© JUNGE FREIHEIT Verlag GmbH & Co.  www.jungefreiheit.de    11/02 08. März 2002


Blick in die Medien
Comic
Ronald Gläser

Das Zeitalter der Rationalität ist auch ein Zeitalter der Fiktion. Wir leben in einer Zeit der Lügen. Die NPD ist ein Haufen staatlich besoldeter Agenten. Arbeitsmarktstatistiken sind fingiert. Und selbst die TV-Richterin Barbara Salesch wirkt so echt, daß einige sie für authentisch halten.

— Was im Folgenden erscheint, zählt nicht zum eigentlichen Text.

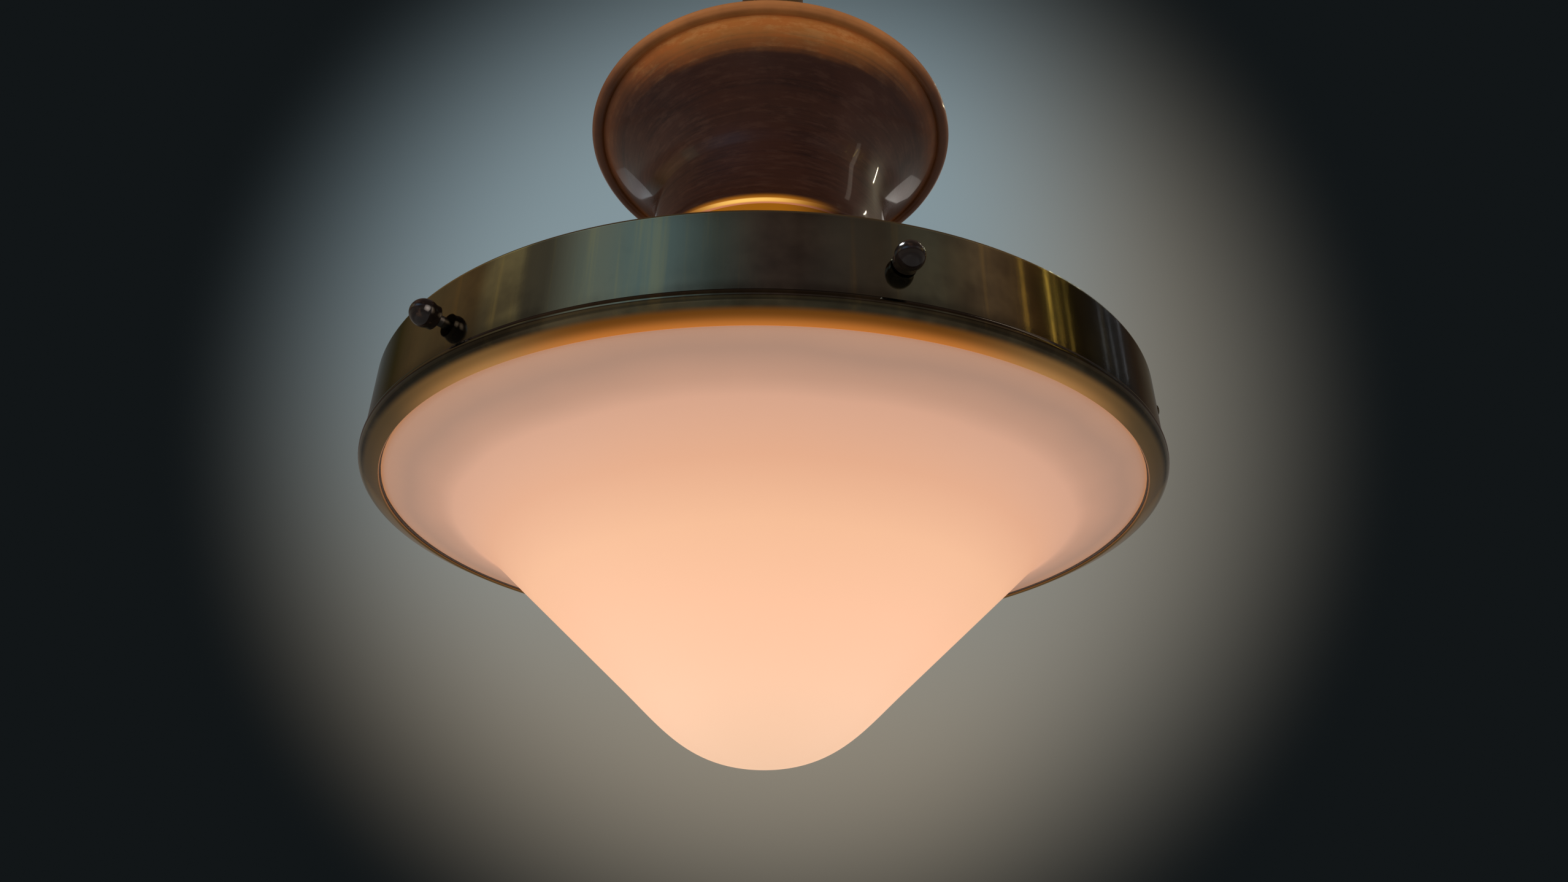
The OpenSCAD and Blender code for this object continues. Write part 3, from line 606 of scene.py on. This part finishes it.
def hoop_finish():
    """Brass by zones, with painted light on the lip and a painted highlight on the top edge; a
    pair of colours is for the hoop's sides and its front.
    """
    f = Finish("hoop_brass", Metallic=1.0, Emission_Strength=1.0)
    height = f.z - bulge_z
    clouds = f.noise(13, 5, roughness=0.6)
    bloom = f.noise(9, 3, f.stretched(1, 1, 0.35))
    streak = f.noise(210, 4, f.stretched(1, 1, 0.035), 0.6)
    broad = f.noise(46, 2, f.stretched(1, 1, 0.05))
    specks = f.noise(380, 2)

    brass = f.mix(clouds.step(0.4, 0.62), OLIVE, BROWN)
    brass = f.mix(bloom.step(0.5, 0.64) * 0.75, brass, GREEN)
    brass = f.mix(broad.step(0.46, 0.32) * 0.5, brass, DULL)
    brass = f.mix((streak * 0.6 + broad * 0.4).step(0.52, 0.66) * 0.45, brass, GOLD)
    # Darker in clouds low on the band, towards the bulge.
    low_dark = height.step(7 * mm, 2.5 * mm) * clouds.step(0.36, 0.56) * 0.7
    brass = f.mix(low_dark, brass, LOW_DARK)

    lip = height.step(-1 * mm, -3 * mm) * f.radius.step(174.6 * mm, 172.2 * mm)
    lit = (f.y / f.radius).step(-0.58, -0.84)
    front = (f.y / f.radius).step(-0.84, -0.96)
    inner = f.radius.step(174 * mm, 167.8 * mm) ** 2.4
    glow = f.mix(inner, f.mix(front, *LIP_GLOW_OUTER), f.mix(front, *LIP_GLOW_INNER))
    # Painted highlight: the top edge is pale all round.
    edge = height.step(31.6 * mm, 32.5 * mm)
    # Painted light: the lip's front gets a more orange gold for the glass's light on it.
    brass = f.mix(lip, brass, f.mix(front, *LIP_GOLD_AND_LIT_FRONT))
    f.set("Base Color", f.mix(edge, brass, EDGE_HIGHLIGHT))
    f.set("Emission Color", f.mix(lip * (0.1 + lit * 0.9), (0, 0, 0), glow))
    f.set("Roughness", 0.08 + (clouds - 0.5) * 0.2 + (streak - 0.5) * 0.08)
    f.bump(streak * 0.5 + broad * 0.3 + specks * 0.2, 0.05, 0.4)
    return f.done()


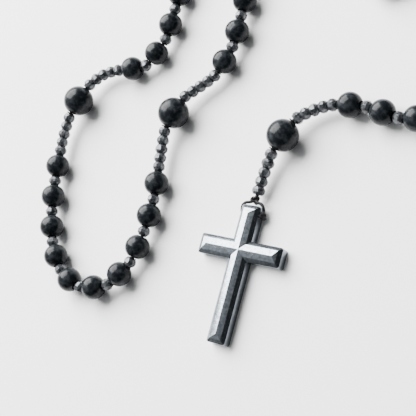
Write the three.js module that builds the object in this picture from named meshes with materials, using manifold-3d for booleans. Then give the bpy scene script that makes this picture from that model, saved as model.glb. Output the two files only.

Die Speerspitze der Imagination sind Zeichentrickfilme. Computeranimationen vereinfachen deren Herstellung. Die Monster AG war ein herausragender Kinoerfolg. Selbst bei der Berlinale wurden Comics prämiert. Und Tom und Jerry werden derzeit von einem Stromlieferanten für Werbezwecke auf Leinwand gebannt. Unwirkliche Bilder dienen der Vermarktung eines unsichtbaren Produkts - clever. Auch Spider- oder Supermann stammen aus einer Phantasiewelt. Sie sind stark und widerstehen jeder Gefahr, jeder Angst und jeder Verlockung. Jetzt werden sie wiederentdeckt. In den fünfziger Jahren, dem Höhepunkt des Kalten Krieges, kämpfte Captain America gegen Red Skull. Jetzt hat das Weiße Haus sogar eine neue Supermann-Reihe in Auftrag gegeben. Das Nationalidol rettet darin die Heimat vor bösen Terroristen. Seit dem 11. September sind derlei Comics fast wie Pilze aus dem Boden geschossen. Bewußt oder unbewußt antizipieren die Medien dieses neue Selbstbewußtsein des Comicgenres. Der verstorbene Buggs-Bunny-Erfinder wurde wie ein Schöpfergeist gewürdigt. Und der Spiegel stellte den US-Präsidenten auf dem Titelbild als einen Comic-Krieger à la Rambo dar. Wahrheit oder Fiktion?